Sabtu, 30 Mei 2009

resensi buku, tugas siyasah

Bagian pertama ini adalah resensi buku berjudul “Menuju Khilafah Islamiyah Perjuangan Ikhwanul Muslimin” yang ditulis oleh bapak Ahmad Yani Anshori dan diterbitkan oleh Siyasat Press Yogyakarta, dengan tebal 127 halaman.

Ikhwanul Muslimin (IM) adalah gerakan islam yang didirikan oleh Hassan al-Banna. Hassan al-Banna hidup di zaman yang penuh dengan pergolakan di satu sisi dan serangan budaya Barat di sisi lain. Beliau lahir di tengah pergolakan itu dan menyaksikan segalanya secara langsung. Karenanya dapat dikatakan, gerakan Ikhwanul Muslimin yang dipimpin oleh al-Banna lahir untuk memberikan solusi bagi problema yang dihadapi umat Islam khususnya di Mesir. Kelahiran Ikhwanul Muslimin sekaligus menunjukkan kebobrokan para penguasa di negeri-negeri muslim dan di dunia Arab. Setelah menyelesaikan pendidikan tinggi tahun 1927, Hassan al-Banna mengajar di salah satu sekolah dasar di kota Ismailiyah, Mesir. Sekitar satu tahun berikutnya, al-Banna bersama orang-orang dekatnya memulai pergerakan Islam. Merekalah kelak yang di kemudian hari akan membentuk Jam’iyyah Ikhwanul Muslimin. Pada bulan Dzul Qa’dah tahun 1347 H/ Maret 1928, enam sahabat dekat al-Banna yang terkesan dengan materi pengajaran dan ceramahnya, mendatangi cendekiawan muslim muda itu untuk mengadakan pembicaraan khusus. Mereka adalah Hafidz Abdul Hamid, Ahmad Husari, Fouad Ibrahim, Abdurrahman Hasbullah, Ismail Izz dan Zaki Maghribi. Mereka mendatangi al-Banna untuk membentuk kelompok pergerakan Islam bernama Jam’iyah Ikhawanul Muslimin. Jam’iyah Ikhawanul Muslimin terbentuk tahun 1928. Pemikiran Hassan al-Banna yang tertuang dalam pidato dan tulisan-tulisannya disebarluaskan melalui koran Ikhwanul Muslimin. Materi-materi tersebut kemudian disatukan dalam buku berjudul Majmu’atur Risalah yang berhasil menarik perhatian kalangan politik dan agamis. Kehadiran Jam’iyyah Ikhwanul Muslimin disambut hangat oleh masyarakat Mesir pada umumnya.

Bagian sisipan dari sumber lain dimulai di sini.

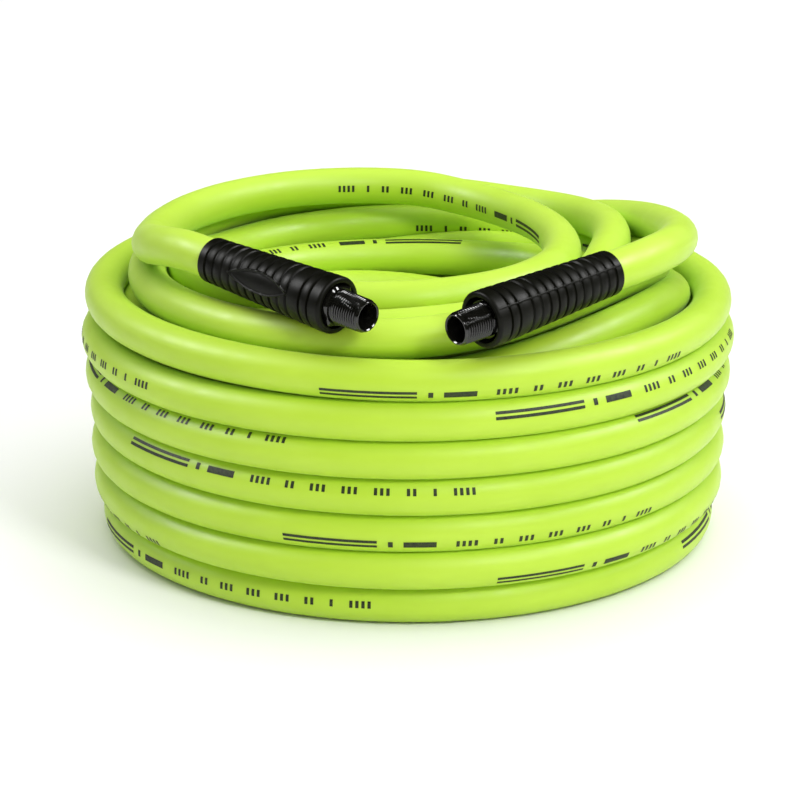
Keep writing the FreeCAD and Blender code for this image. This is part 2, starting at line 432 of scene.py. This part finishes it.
SEAM_HALF = 0.45
SEAM_RISE = 0.16
SEAM_SLOPE = 0.3
SEAM_START = -1.6


def sleeve_grooves():
    """Stations of the front and the back of each groove."""
    body_end = REAR_LENGTH - SLEEVE_LENGTH
    rings = sum(RING_WIDTHS) + GROOVE_WIDTH * (len(RING_WIDTHS) + 1)
    room = -COLLAR_LENGTH - rings - body_end
    rib_width = room / RIB_COUNT - GROOVE_WIDTH
    grooves = []
    station = -COLLAR_LENGTH
    for width in RING_WIDTHS + [rib_width] * RIB_COUNT + [0]:
        grooves.append((station, station - GROOVE_WIDTH))
        station -= GROOVE_WIDTH + width
    return grooves


def sleeve_crest(s):
    """Radius over the ribs at a station."""
    taper = (COLLAR_R - REAR_R) / (SLEEVE_LENGTH - REAR_LENGTH - COLLAR_LENGTH)
    return COLLAR_R - taper * np.clip(-s - COLLAR_LENGTH, 0, None)


def soft_step(x):
    """Rises smoothly from 0 to 1 as x does."""
    x = np.clip(x, 0, 1)
    return x * x * (3 - 2 * x)


def groove_depth(s):
    """How far the surface lies under the crest: the grooves, and the ribs' slightly round tops."""
    depth = np.zeros_like(s)
    grooves = sleeve_grooves()
    depths = np.linspace(GROOVE_DEPTH, LAST_GROOVE_DEPTH, len(grooves))
    for (front, back), deep in zip(grooves, depths):
        inside = soft_step((front - s) / EDGE + 0.3) * soft_step((s - back) / EDGE + 0.3)
        depth = np.maximum(depth, deep * inside)
    for (_, front), (back, _) in zip(grooves, grooves[1:]):
        x = np.clip((s - (front + back) / 2) / ((front - back) / 2), -1, 1)
        depth = np.maximum(depth, RIB_ROUND * x * x * (np.abs(x) < 1))
    return depth


def arc_from(angle, middle, radius):
    """Distance round the sleeve from a line at an angle in degrees."""
    return np.abs((angle - middle + 180) % 360 - 180) * math.pi / 180 * radius


def outer_radius(s, angle, pad, seam):
    """Radius of the sleeve's outside by station and angle in degrees."""
    crest = sleeve_crest(s)
    depth = groove_depth(s)
    if pad is not None:
        # A plain lens-shaped pad with a raised rim interrupts the ribs
        middle, reach, pad_angle, half = pad
        edge = half * (1 - ((s - middle) / reach) ** 2) - arc_from(angle, pad_angle, crest)
        inside = soft_step((edge + PAD_REACH) / PAD_SLOPE)
        rim = (soft_step((edge + RIM_REACH) / PAD_SLOPE)
               * soft_step((RIM_INSIDE - edge) / PAD_SLOPE))
        depth = depth * (1 - inside) + inside * (PAD_DEPTH - PAD_RIM * rim)
    if seam is not None:
        # The mould's parting line, with a small square web across each groove
        across = arc_from(angle, seam, crest)
        web = soft_step((WEB_HALF - across) / SEAM_SLOPE)
        line_here = soft_step((SEAM_HALF - across) / SEAM_SLOPE) * (s < SEAM_START)
        depth = depth * (1 - WEB_SHARE * web) - SEAM_RISE * line_here
    front = np.clip(s + COLLAR_ROUND, 0, COLLAR_ROUND)
    depth = depth + COLLAR_ROUND - np.sqrt(COLLAR_ROUND ** 2 - front ** 2)
    rear = np.clip(-s - (SLEEVE_LENGTH - REAR_ROUND), 0, REAR_ROUND)
    depth = depth + REAR_ROUND - np.sqrt(REAR_ROUND ** 2 - rear ** 2)
    return crest - depth


def turned(end, name, rows, sides, body, material, crease):
    """A closed surface from rings: rows of (station, radius or radii) in millimetres."""
    angles = np.arange(sides) * 2 * math.pi / sides
    spokes = (np.cos(angles)[:, None] * np.array(end.across)
              + np.sin(angles)[:, None] * np.array(end.up))
    middle = np.array(end.middle)
    out = np.array(end.out)
    verts = []
    for station, radius in rows:
        radii = np.broadcast_to(np.asarray(radius, float), (sides,))
        verts.append(middle + (out * station + spokes * radii[:, None]) * MM)
    faces = ring_faces(len(rows), sides, closed=True)
    return add_piece(name, np.concatenate(verts), faces, material, body, crease)


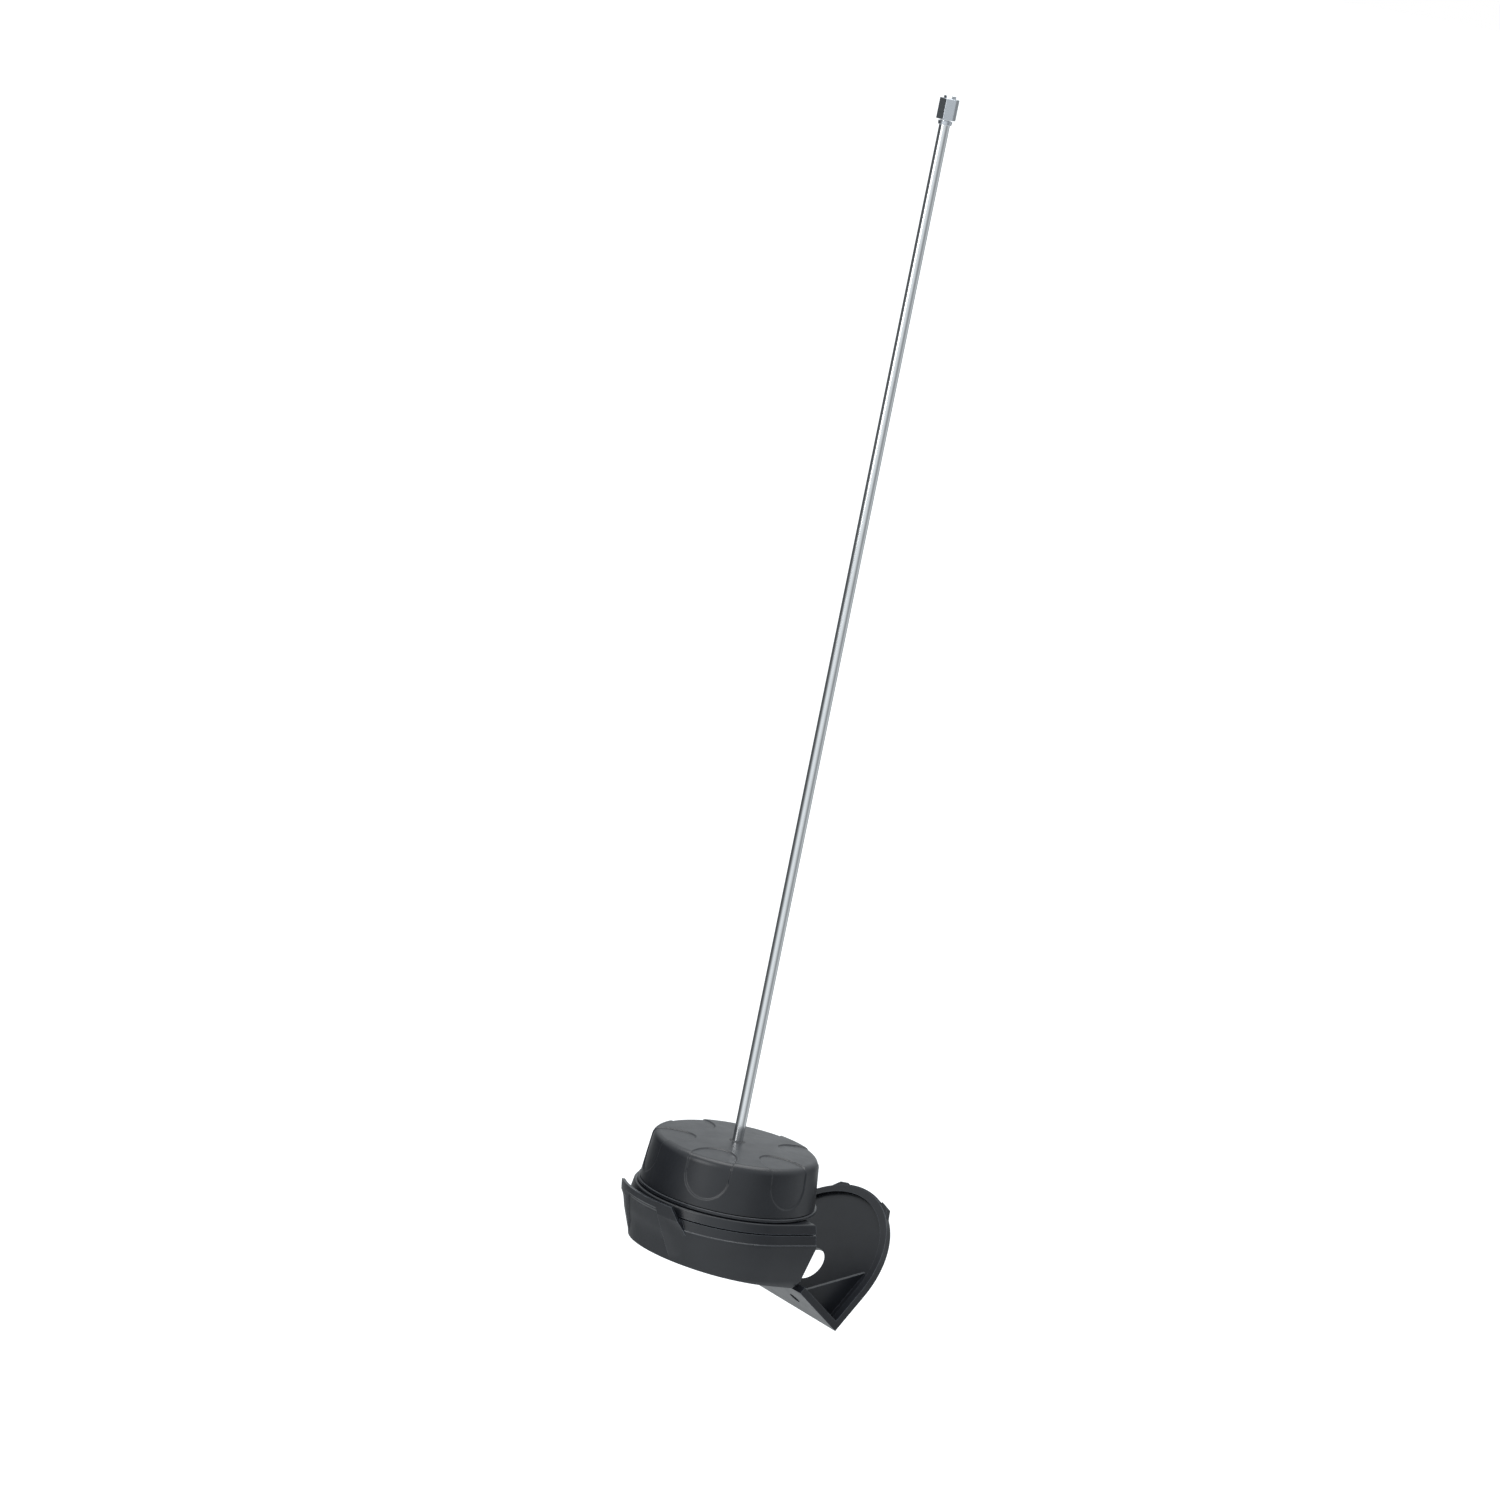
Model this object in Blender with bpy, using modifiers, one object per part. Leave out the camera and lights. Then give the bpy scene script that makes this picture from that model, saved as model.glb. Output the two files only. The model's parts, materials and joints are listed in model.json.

Faktor Keberhasilan Gerakan Ikhwanul Muslimin:

Di antara faktor yang mendukung kelanggengan gerakan perjuangan Ikhwanul Muslimin adalah:

1- Koordinasi kuat dan sistem organisasi rapi yang dimiliki oleh Ikhwanul Muslimin.

2- Pengenalan yang luas dan mendunia akan kelompok ini.

3- Keserasian slogan kelompok ini dan cita-cita islaminya dengan perbuatan dan akhlaq para anggota Ikhwanul Muslimin.

Misi perjuangannya yang islami, membuat Ikhwanul Muslimin cepat diminati oleh umat Islam dan melahirkan cabang di mana-mana. Di Suriah, Sudan, Jordania, Lebanon, Palestina, Indonesia, Pakistan, Tunis, Aljazair, Maroko, Libya, Irak dan negara-negara Arab dan muslim lainnya, kelompok Ikhwanul Muslimin hadir secara nyata. Tak hanya itu, umat Islam di negara-negara Barat juga condong kepada gerakan Ikhwanul Muslimin dan menjalin hubungan dengannya.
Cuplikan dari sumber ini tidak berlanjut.